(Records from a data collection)
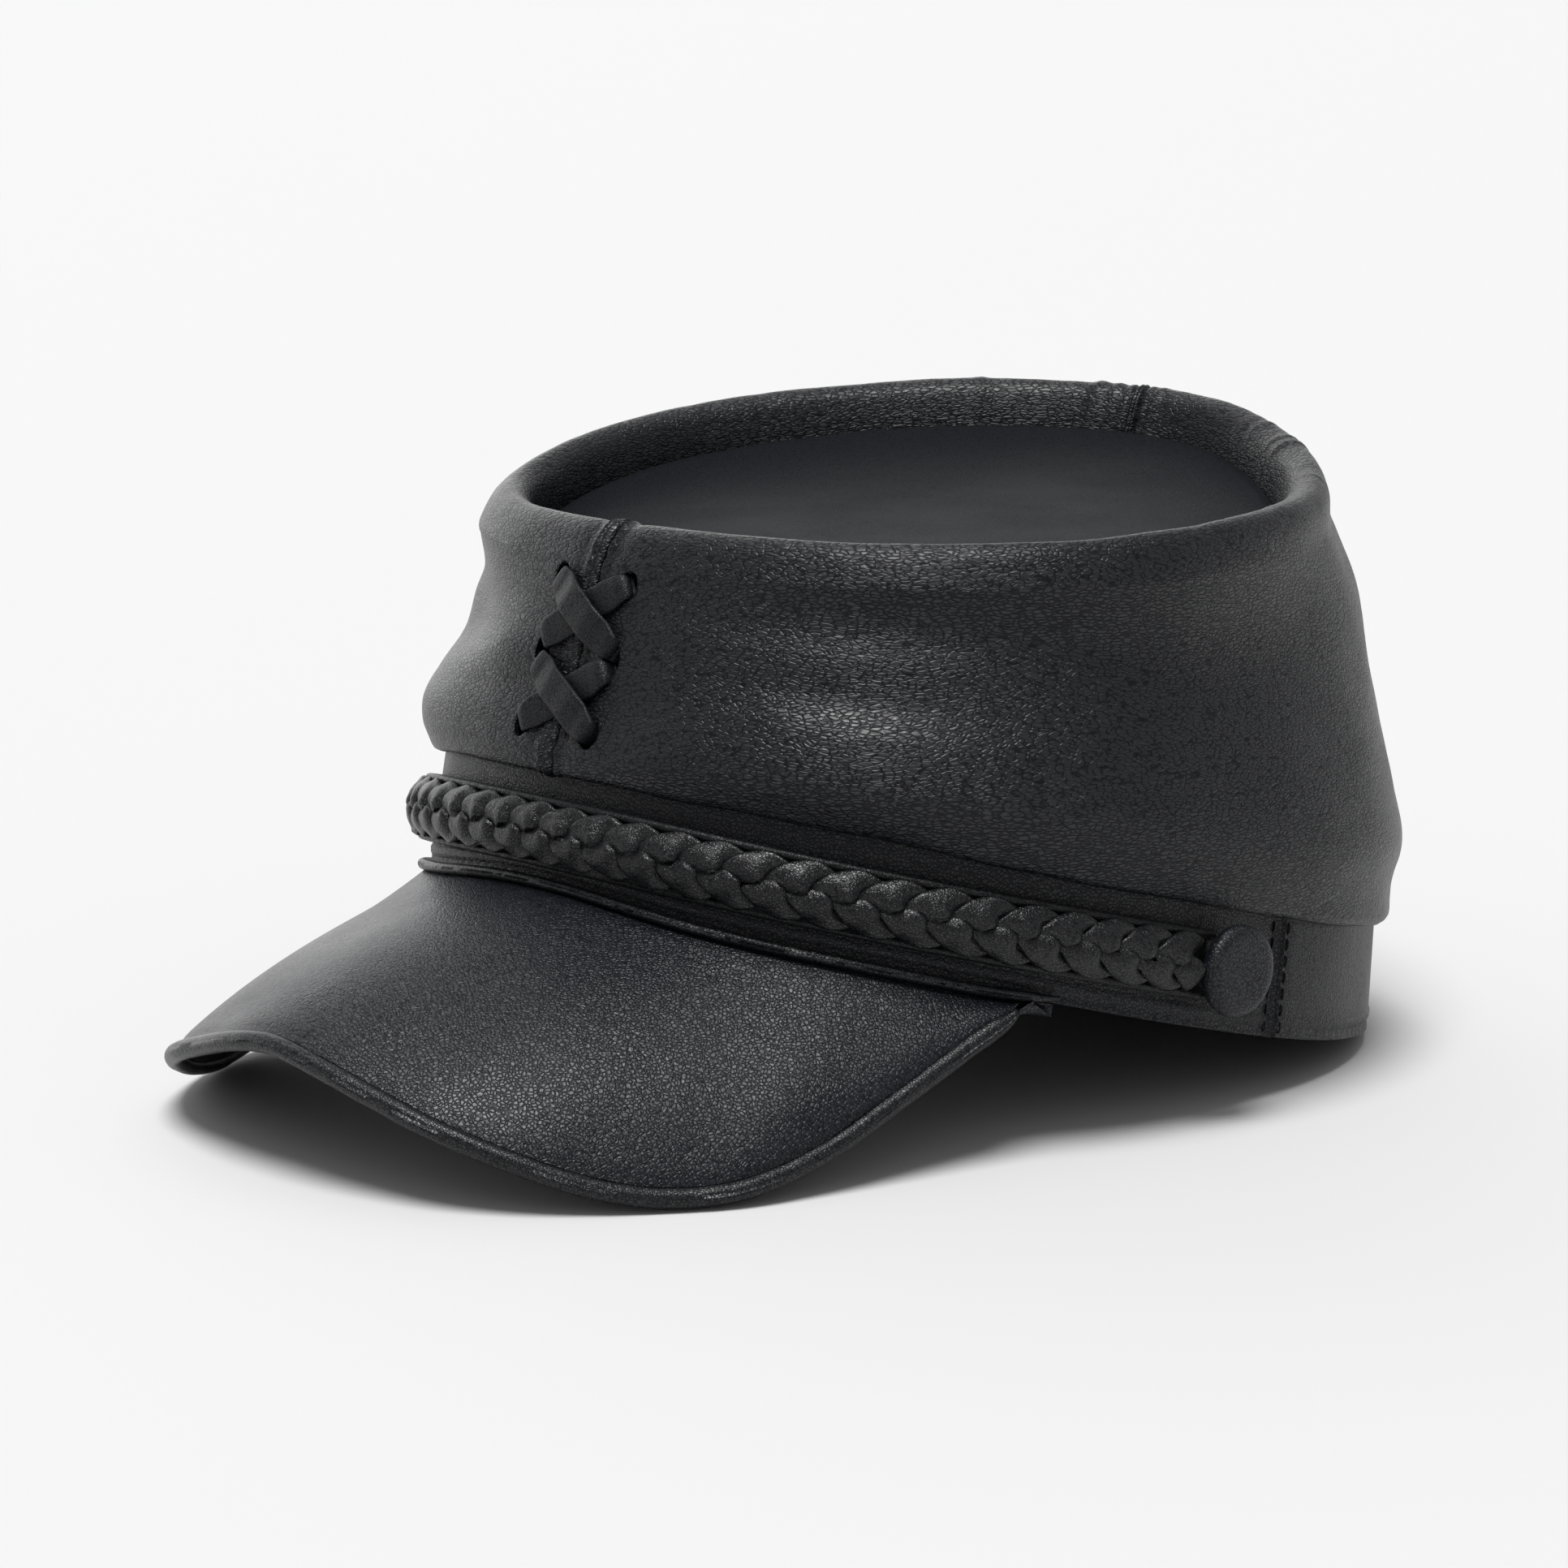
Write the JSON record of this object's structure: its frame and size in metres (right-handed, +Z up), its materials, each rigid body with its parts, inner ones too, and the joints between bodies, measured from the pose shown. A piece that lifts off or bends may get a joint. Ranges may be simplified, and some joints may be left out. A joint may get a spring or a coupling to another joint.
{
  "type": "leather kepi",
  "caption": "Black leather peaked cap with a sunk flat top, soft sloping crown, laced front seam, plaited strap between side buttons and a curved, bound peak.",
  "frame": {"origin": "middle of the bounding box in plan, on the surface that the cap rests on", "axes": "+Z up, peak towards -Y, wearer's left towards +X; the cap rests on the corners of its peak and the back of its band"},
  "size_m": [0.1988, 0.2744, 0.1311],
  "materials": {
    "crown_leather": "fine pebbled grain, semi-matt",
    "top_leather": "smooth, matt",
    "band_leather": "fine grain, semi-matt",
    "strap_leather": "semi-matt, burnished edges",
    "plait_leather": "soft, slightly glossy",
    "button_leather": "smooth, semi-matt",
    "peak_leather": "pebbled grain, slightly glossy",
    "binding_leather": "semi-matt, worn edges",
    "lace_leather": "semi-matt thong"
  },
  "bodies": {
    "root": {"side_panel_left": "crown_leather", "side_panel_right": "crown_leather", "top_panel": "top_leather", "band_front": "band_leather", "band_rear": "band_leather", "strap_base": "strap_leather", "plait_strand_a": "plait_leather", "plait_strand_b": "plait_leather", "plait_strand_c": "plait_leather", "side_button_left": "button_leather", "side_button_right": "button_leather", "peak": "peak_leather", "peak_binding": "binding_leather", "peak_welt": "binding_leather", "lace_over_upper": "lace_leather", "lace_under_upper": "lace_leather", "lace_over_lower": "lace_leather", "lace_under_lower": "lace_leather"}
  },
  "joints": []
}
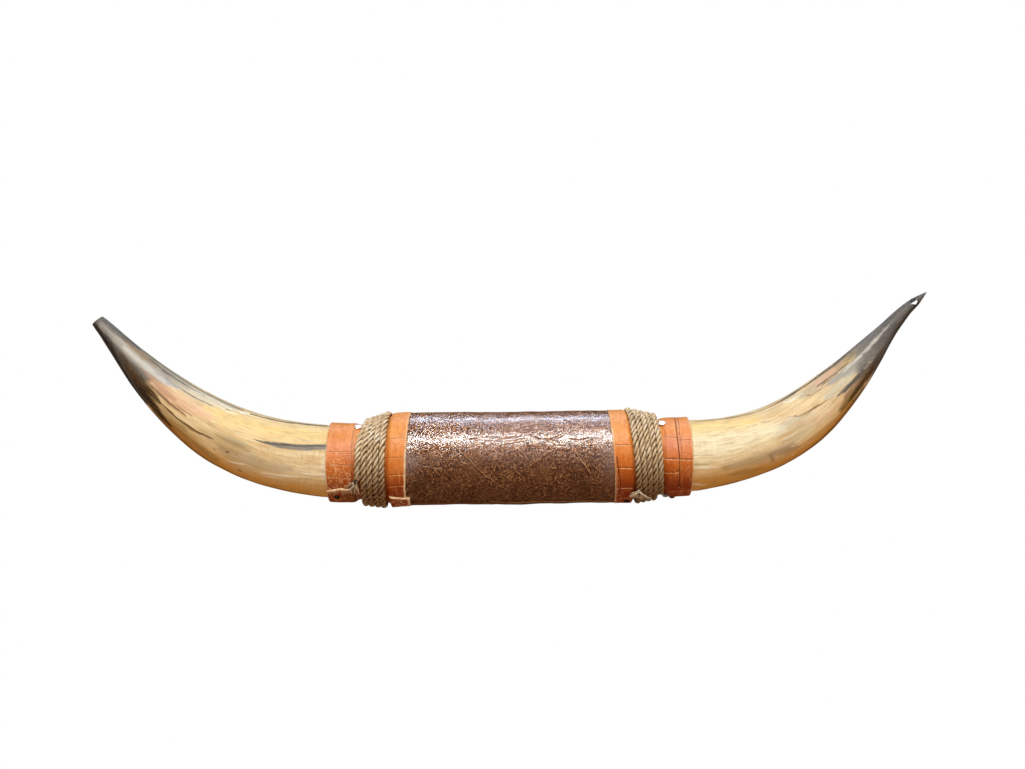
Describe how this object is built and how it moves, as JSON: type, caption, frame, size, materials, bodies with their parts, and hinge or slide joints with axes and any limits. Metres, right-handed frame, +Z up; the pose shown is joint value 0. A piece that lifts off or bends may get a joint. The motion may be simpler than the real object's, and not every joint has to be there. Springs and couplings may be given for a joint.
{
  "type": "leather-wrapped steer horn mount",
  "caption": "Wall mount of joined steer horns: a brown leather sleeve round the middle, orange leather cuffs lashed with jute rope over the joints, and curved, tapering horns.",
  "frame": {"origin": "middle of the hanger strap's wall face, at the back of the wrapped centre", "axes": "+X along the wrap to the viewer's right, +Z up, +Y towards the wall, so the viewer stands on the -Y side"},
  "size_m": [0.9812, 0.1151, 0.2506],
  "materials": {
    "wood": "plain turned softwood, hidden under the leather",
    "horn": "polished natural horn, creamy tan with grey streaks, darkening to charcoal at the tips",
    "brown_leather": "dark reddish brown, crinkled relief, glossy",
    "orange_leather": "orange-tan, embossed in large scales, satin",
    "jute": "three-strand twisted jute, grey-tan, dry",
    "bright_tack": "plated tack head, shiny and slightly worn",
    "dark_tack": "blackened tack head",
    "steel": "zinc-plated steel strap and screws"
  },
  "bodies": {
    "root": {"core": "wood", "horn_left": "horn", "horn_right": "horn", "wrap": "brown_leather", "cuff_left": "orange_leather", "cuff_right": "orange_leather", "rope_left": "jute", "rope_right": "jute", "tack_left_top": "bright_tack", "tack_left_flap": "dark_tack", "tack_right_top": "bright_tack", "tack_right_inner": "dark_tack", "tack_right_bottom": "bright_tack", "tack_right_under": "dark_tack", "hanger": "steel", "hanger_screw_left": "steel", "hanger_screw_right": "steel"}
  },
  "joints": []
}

_WHAT THE EXERCISE ASKS:_ Reproduce each entry exactly, leaving out nothing.

_THE REPLY:_
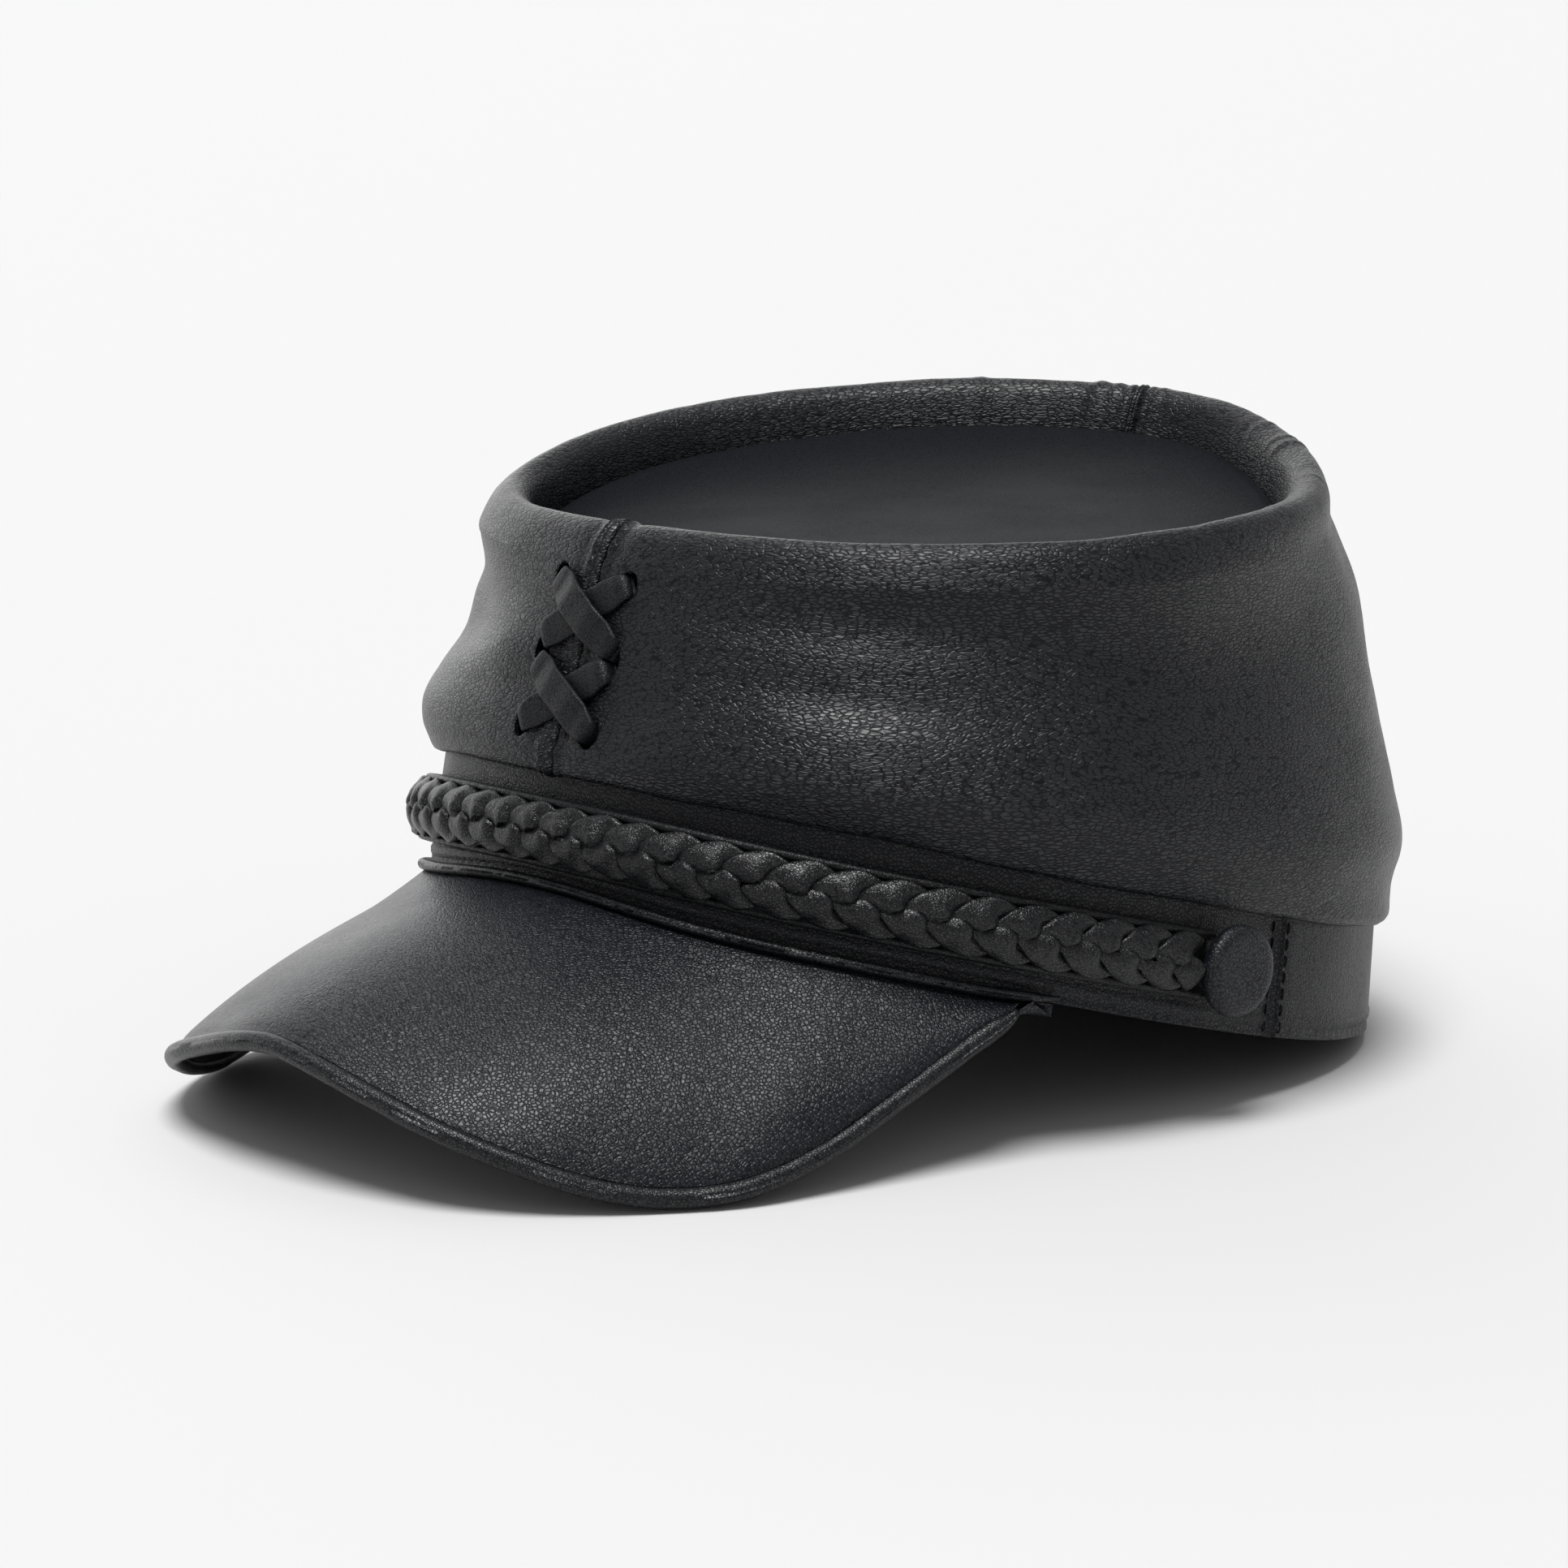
Write the JSON record of this object's structure: its frame and size in metres (right-handed, +Z up), its materials, each rigid body with its parts, inner ones too, and the joints between bodies, measured from the pose shown. A piece that lifts off or bends may get a joint. Ranges may be simplified, and some joints may be left out. A joint may get a spring or a coupling to another joint.
{
  "type": "leather kepi",
  "caption": "Black leather peaked cap with a sunk flat top, soft sloping crown, laced front seam, plaited strap between side buttons and a curved, bound peak.",
  "frame": {"origin": "middle of the bounding box in plan, on the surface that the cap rests on", "axes": "+Z up, peak towards -Y, wearer's left towards +X; the cap rests on the corners of its peak and the back of its band"},
  "size_m": [0.1988, 0.2744, 0.1311],
  "materials": {
    "crown_leather": "fine pebbled grain, semi-matt",
    "top_leather": "smooth, matt",
    "band_leather": "fine grain, semi-matt",
    "strap_leather": "semi-matt, burnished edges",
    "plait_leather": "soft, slightly glossy",
    "button_leather": "smooth, semi-matt",
    "peak_leather": "pebbled grain, slightly glossy",
    "binding_leather": "semi-matt, worn edges",
    "lace_leather": "semi-matt thong"
  },
  "bodies": {
    "root": {"side_panel_left": "crown_leather", "side_panel_right": "crown_leather", "top_panel": "top_leather", "band_front": "band_leather", "band_rear": "band_leather", "strap_base": "strap_leather", "plait_strand_a": "plait_leather", "plait_strand_b": "plait_leather", "plait_strand_c": "plait_leather", "side_button_left": "button_leather", "side_button_right": "button_leather", "peak": "peak_leather", "peak_binding": "binding_leather", "peak_welt": "binding_leather", "lace_over_upper": "lace_leather", "lace_under_upper": "lace_leather", "lace_over_lower": "lace_leather", "lace_under_lower": "lace_leather"}
  },
  "joints": []
}
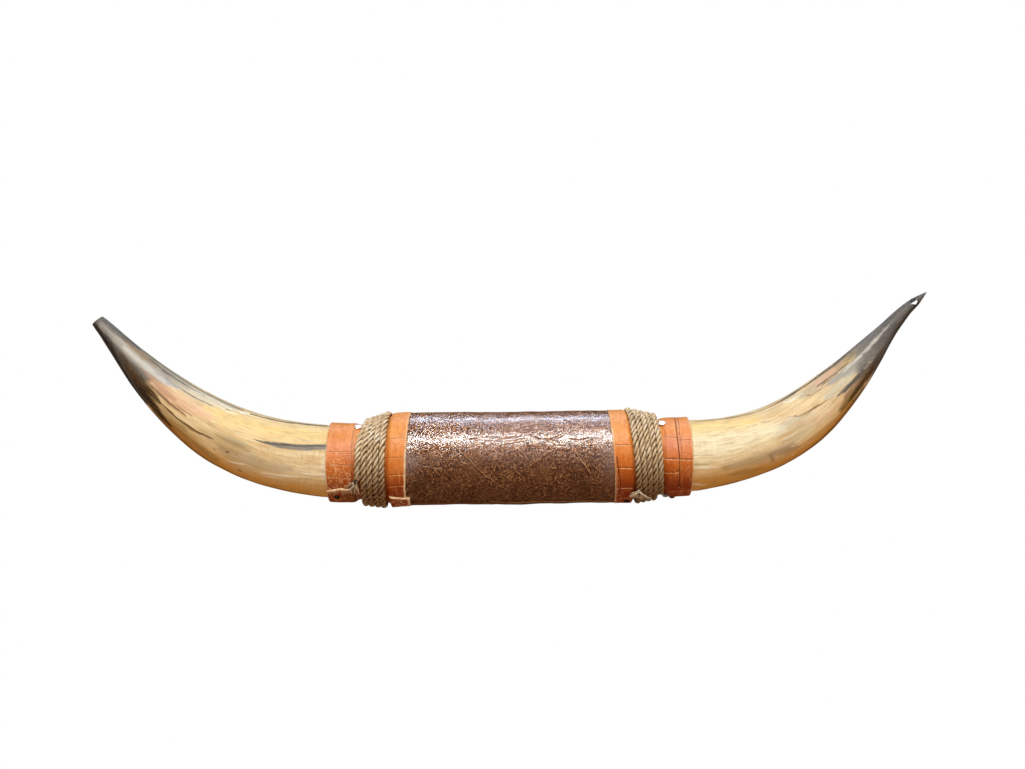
Describe how this object is built and how it moves, as JSON: type, caption, frame, size, materials, bodies with their parts, and hinge or slide joints with axes and any limits. Metres, right-handed frame, +Z up; the pose shown is joint value 0. A piece that lifts off or bends may get a joint. The motion may be simpler than the real object's, and not every joint has to be there. Springs and couplings may be given for a joint.
{
  "type": "leather-wrapped steer horn mount",
  "caption": "Wall mount of joined steer horns: a brown leather sleeve round the middle, orange leather cuffs lashed with jute rope over the joints, and curved, tapering horns.",
  "frame": {"origin": "middle of the hanger strap's wall face, at the back of the wrapped centre", "axes": "+X along the wrap to the viewer's right, +Z up, +Y towards the wall, so the viewer stands on the -Y side"},
  "size_m": [0.9812, 0.1151, 0.2506],
  "materials": {
    "wood": "plain turned softwood, hidden under the leather",
    "horn": "polished natural horn, creamy tan with grey streaks, darkening to charcoal at the tips",
    "brown_leather": "dark reddish brown, crinkled relief, glossy",
    "orange_leather": "orange-tan, embossed in large scales, satin",
    "jute": "three-strand twisted jute, grey-tan, dry",
    "bright_tack": "plated tack head, shiny and slightly worn",
    "dark_tack": "blackened tack head",
    "steel": "zinc-plated steel strap and screws"
  },
  "bodies": {
    "root": {"core": "wood", "horn_left": "horn", "horn_right": "horn", "wrap": "brown_leather", "cuff_left": "orange_leather", "cuff_right": "orange_leather", "rope_left": "jute", "rope_right": "jute", "tack_left_top": "bright_tack", "tack_left_flap": "dark_tack", "tack_right_top": "bright_tack", "tack_right_inner": "dark_tack", "tack_right_bottom": "bright_tack", "tack_right_under": "dark_tack", "hanger": "steel", "hanger_screw_left": "steel", "hanger_screw_right": "steel"}
  },
  "joints": []
}